Provided information:
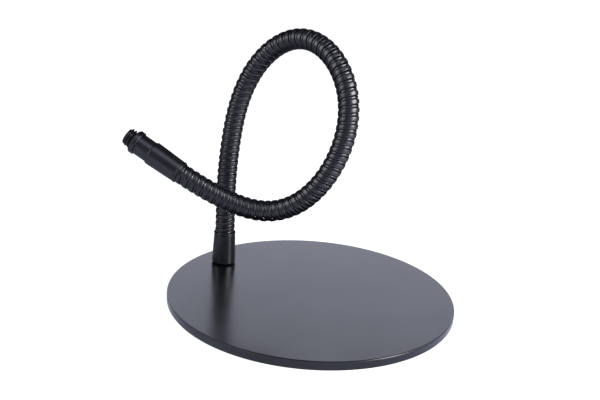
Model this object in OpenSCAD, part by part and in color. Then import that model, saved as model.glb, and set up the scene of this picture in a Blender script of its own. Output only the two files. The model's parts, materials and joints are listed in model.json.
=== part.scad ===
// Desktop mic stand: round steel base, self-holding gooseneck arm, threaded stud at its tip.
// Millimetres. +X right, +Y to the back, +Z up; origin at the centre of the pad's underside.

/* [Base] */
// Diameter of the round steel plate
base_d = 150; // [150:1:180]
// Thickness of the plate
base_t = 4; // [3:0.5:6]
// Bevel round the plate's top edge
base_bevel = 0.4; // [0.2:0.1:0.8]
// Diameter of the rubber pad under the plate
pad_d = 149; // [140:1:149]
// Thickness of the pad
pad_t = 0.6; // [0.5:0.1:2]
// Distance from the plate's centre to the arm
arm_offset = 59.4; // [50:0.1:61]
// Direction of the arm from the plate's centre, counted anticlockwise from +X
arm_azimuth = 146.4; // [0:0.1:360]

/* [Lower ferrule] */
// Height of the tapered ferrule that stands on the plate
ferrule_h = 17; // [17:0.5:24]
// Diameter of the ferrule's foot
ferrule_foot_d = 13.1; // [12.4:0.1:14]
// Diameter of the ferrule's top
ferrule_top_d = 11.6; // [11.5:0.1:12]
// Chamfer round the ferrule's foot
ferrule_chamfer = 1.1; // [0.3:0.1:1.1]

/* [Trim rings] */
// Outside diameter of the ring at each end of the arm
ring_d = 11.8; // [11.6:0.1:12.4]
// Height of each ring
ring_h = 1.2; // [1:0.1:2]

/* [Arm] */
// Length of arm in view between the two trim rings
arm_len = 300; // [280:5:320]
// Outside diameter of the wound arm
arm_d = 10.7; // [10:0.1:10.7]
// Spacing of the turns where the arm is straight
closed_pitch = 3.6; // [3.5:0.1:4]
// Part of the outer stretch of a bend that the arm's middle takes up
stretch_share = 0.62; // [0.5:0.01:0.8]
// Bend to the right at equal stations along the arm, in degrees per centimetre
bend_right = [-2, 2, 2, 7, 10, 15, 14, 9, 4, 9, 3, -1, 10]; // [-4:1:16]
// Bend to the front at the same stations, in degrees per centimetre
bend_front = [-2, -3, 1, 5, 7, 14, 8, 10, 8, 9, 20, 6, -4]; // [-4:1:21]

/* [Wires] */
// Width of the outer wire's visible face
band_w = 2.3; // [1.8:0.05:2.3]
// Depth of the outer wire's triangular section
band_depth = 1.5; // [1.2:0.1:1.6]
// Diameter of the round inner wire
round_wire_d = 2.2; // [1.6:0.1:2.2]
// Depth of the inner wire's back below the outer wire's face
round_wire_inset = 0.35; // [0.3:0.05:0.5]
// Length of wound arm hidden inside each ferrule
buried_len = 8; // [6:0.5:8]

/* [Tip] */
// Length of the tapered sleeve
sleeve_len = 16.9; // [16:0.1:22]
// Diameter of the sleeve where it meets the trim ring
sleeve_small_d = 11.5; // [11.5:0.1:12]
// Diameter of the sleeve's wide end
sleeve_wide_d = 12.4; // [12.2:0.1:13]
// Diameter of the plug that stands out of the sleeve
plug_d = 11.2; // [10.9:0.1:11.2]
// Length of the plug in view
plug_len = 7.6; // [7.5:0.1:10]
// Diameter of the collar behind the thread
collar_d = 12.5; // [11.5:0.1:13]
// Length of the collar
collar_len = 3.4; // [3:0.1:5]
// Outside diameter of the thread, 3/8 inch or M8
stud_d = 9.525; // [8, 9.525]
// Length of thread in view
stud_len = 4.2; // [3:0.1:12]

/* [Fasteners] */
// Diameter of the screw that holds the arm to the plate
screw_d = 5; // [4, 5]
// Diameter of the countersunk screw head
screw_head_d = 9.2; // [8:0.1:9.4]
// Length of the screw
screw_len = 10; // [8:1:10]
// Diameter of the two set screws
set_screw_d = 3; // [2.5, 3]

/* [Hidden] */
$fn = 96;
gap = 0.05; // radial running gap between parts that slide together
arm_r = arm_d / 2;
bore_d = arm_d + 0.1; // bore of the ferrule, the sleeve and both rings
insert_d = bore_d - 2 * gap; // metal inserts that fill those bores
spigot_d = 4.4; // pin of each insert inside the winding
insert_gap = band_w / 2 + 0.2; // from the middle of the wire's last turn to the insert
plate_top = pad_t + base_t;
arm_foot = plate_top + ferrule_h + ring_h; // height at which the arm comes into view
foot_xy = arm_offset * [cos(arm_azimuth), sin(arm_azimuth)];
washer_t = 0.6;
tail_d = 6; // threaded tail of the stud inside the plug
tail_len = 6.8;

turn_steps = 12; // straight pieces of wire in one turn
step_angle = 360 / turn_steps;
half_turn = turn_steps / 2;
joint_count = 20;
joint_spacing = arm_len / joint_count;

steel = [0.36, 0.37, 0.41];
black = [0.12, 0.12, 0.13];
dark_wire = [0.22, 0.22, 0.24];
bright_wire = [0.45, 0.46, 0.49];
zinc = [0.68, 0.69, 0.71];
rubber = [0.08, 0.08, 0.08];

// ---- Line of the arm ----
// A place on the arm is [distance from the lower ring, point, direction, side], the last two unit vectors.

function turned(v, axis, angle) =
    v * cos(angle) + cross(axis, v) * sin(angle) + axis * (axis * v) * (1 - cos(angle));

function bend_at(rates, s) =
    s < 0 || s > arm_len
        ? 0
        : lookup(s, [for (i = [0 : len(rates) - 1]) [i * arm_len / (len(rates) - 1), rates[i]]]) / 10;

function bend_rate(s) = norm([bend_at(bend_right, s), bend_at(bend_front, s)]);

function bend_axis(place, s) =
    let (
        right = bend_at(bend_right, s),
        front = bend_at(bend_front, s),
        size = norm([right, front])
    )
    size == 0 ? place[3] : (right * cross(place[2], place[3]) + front * place[3]) / size;

function moved(place, distance) =
    let (
        middle = place[0] + distance / 2,
        axis = bend_axis(place, middle),
        angle = bend_rate(middle) * distance
    )
    [
        place[0] + distance,
        place[1] + turned(place[2], axis, angle / 2) * distance,
        turned(place[2], axis, angle),
        turned(place[3], axis, angle)
    ];

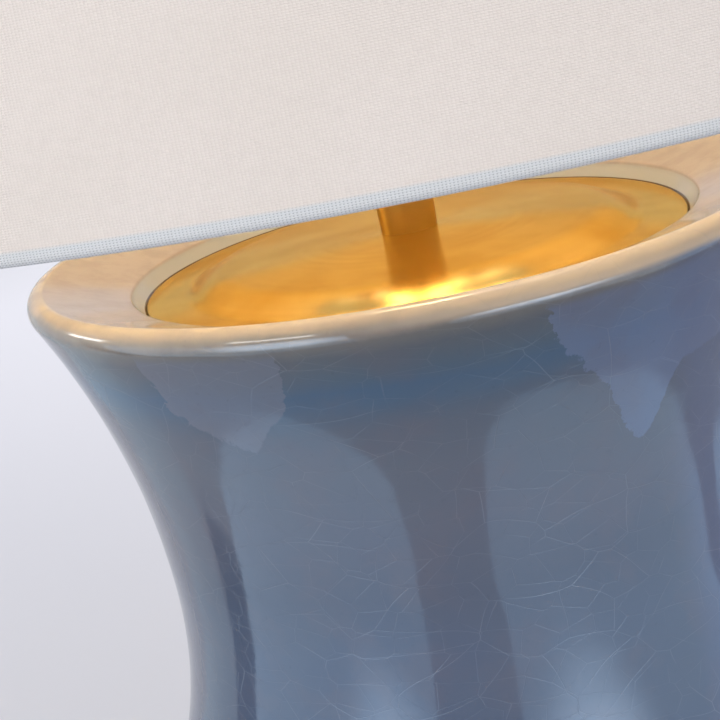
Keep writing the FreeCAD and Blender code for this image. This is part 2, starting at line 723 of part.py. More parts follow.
def harp_saddle():
    """The bent strip that carries the harp, with wide shoulders, narrow tabs and a round hub."""
    body = new_body("harp_saddle")
    low = new_sketch(body, "saddle_low", "XZ_Plane")
    saddle_profile(low, cell("saddle_thickness") + cell("saddle_shoulder"))
    pad(body, "saddle_shoulders", low, cell("saddle_width"), True)
    high = new_sketch(body, "saddle_high", "XZ_Plane")
    saddle_profile(high, cell("saddle_thickness") + cell("saddle_tab"))
    pad(body, "saddle_tabs", high, cell("saddle_tab_width"), True)
    hub = new_sketch(body, "saddle_hub", "XY_Plane", saddle_floor)
    round_outline(hub, ZERO, ZERO, cell("saddle_hub_radius"))
    pad(body, "saddle_round", hub, cell("saddle_thickness"))
    hole = new_sketch(body, "saddle_hole", "XY_Plane", saddle_top)
    round_outline(hole, ZERO, ZERO, pipe_fit)
    finish_pocket(body, "saddle_bore", hole, cell("saddle_thickness") + cell("overrun"))
    return body


def harp():
    """The brass wire harp, one tangent wire from foot to foot."""
    body = new_body("harp")
    foot_x, wide = cell("harp_foot_offset"), cell("harp_half_width")
    foot = saddle_top + seat
    bend = foot + cell("harp_upright")
    spread = bend + cell("harp_spread")
    path = new_sketch(body, "harp_line", "XZ_Plane")
    corners = [
        (-foot_x, foot),
        (-foot_x, bend),
        (-wide, spread),
        (-wide, harp_top),
        (wide, harp_top),
        (wide, spread),
        (foot_x, bend),
        (foot_x, foot),
    ]
    bends = [cell("harp_foot_bend"), cell("harp_side_bend"), cell("harp_top_bend")]
    bent_path(path, corners, bends + bends[::-1])
    wire = new_sketch(body, "harp_section", "XY_Plane", foot)
    round_outline(wire, -foot_x, ZERO, cell("harp_wire_radius"))
    pipe = body.newObject("PartDesign::AdditivePipe", "harp_wire")
    pipe.Profile = wire
    pipe.Spine = (path, [])
    return body


def harp_stud():
    """The boss on the harp's crown: the wire runs through it, and the stud takes the finial."""
    foot = harp_top - cell("harp_wire_radius") - cell("boss_wall")
    steps = [
        (ZERO, foot),
        (cell("boss_radius"), foot),
        (cell("boss_radius"), spider_seat),
        (cell("stud_radius"), spider_seat),
        (cell("stud_radius"), spider_seat + cell("stud_length")),
        (ZERO, spider_seat + cell("stud_length")),
    ]
    body = turned("harp_stud", steps)
    bore = new_sketch(body, "boss_bore_line", "YZ_Plane", -(cell("boss_radius") + cell("overrun")))
    round_outline(bore, ZERO, harp_top, cell("harp_wire_radius") + cell("thread_gap"))
    length = (cell("boss_radius") + cell("overrun")) * 2
    finish_pocket(body, "boss_bore", bore, length, reverse=True)
    return body


def harp_ferrule(label, side):
    """The sleeve that locks a harp leg to its tab. side is -1 for the left and 1 for the right."""
    body = new_body(label)
    wire = cell("harp_wire_radius")
    leg = cell("harp_foot_offset")
    tab = leg - wire - seat - cell("saddle_thickness")
    middle = (tab + leg + wire) / 2
    half_tab = cell("saddle_tab_width") / 2
    reach = (leg + wire - tab) / 2
    inner = root(reach * reach + half_tab * half_tab) + cell("slip")
    level = saddle_top + cell("saddle_shoulder") + seat
    ring = new_sketch(body, label + "_ring", "XY_Plane", level)
    round_outline(ring, middle * side, ZERO, inner + cell("ferrule_wall"))
    round_outline(ring, middle * side, ZERO, inner)
    pad(body, label + "_sleeve", ring, cell("ferrule_length"))
    return body


def socket_cap():
    """The socket's brass cap: threaded collar, bell-shaped dome and straight rim."""
    collar = cell("socket_cap_collar_radius")
    bore = cell("pipe_radius") + cell("thread_gap")
    steps = [
        (bore, saddle_top),
        (collar, saddle_top),
        (collar, socket_shoulder),
        (socket_outer, socket_rim, arc_by("centre_y", socket_rim, "left")),
        (socket_outer, socket_mouth),
        (socket_inner, socket_mouth),
        (*dome_edge,),
        (*dome_start, arc_by("centre_y", socket_rim, "right")),
        (bore, dome_start[1]),
    ]
    return turned("socket_cap", steps)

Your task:
Please write out exactly the lines from the start of the data through the line that contains "the pad's underside.", both ends included, and nothing else.

Solution:
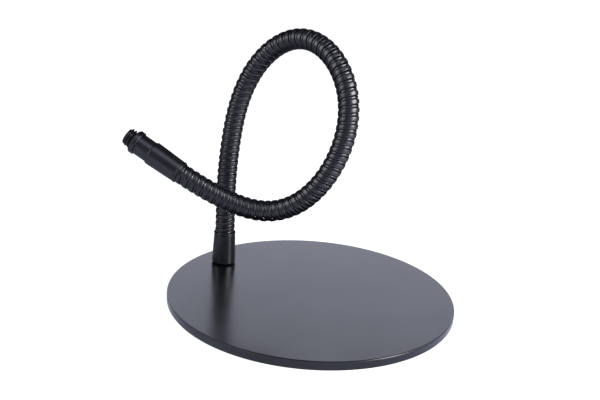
Model this object in OpenSCAD, part by part and in color. Then import that model, saved as model.glb, and set up the scene of this picture in a Blender script of its own. Output only the two files. The model's parts, materials and joints are listed in model.json.
=== part.scad ===
// Desktop mic stand: round steel base, self-holding gooseneck arm, threaded stud at its tip.
// Millimetres. +X right, +Y to the back, +Z up; origin at the centre of the pad's underside.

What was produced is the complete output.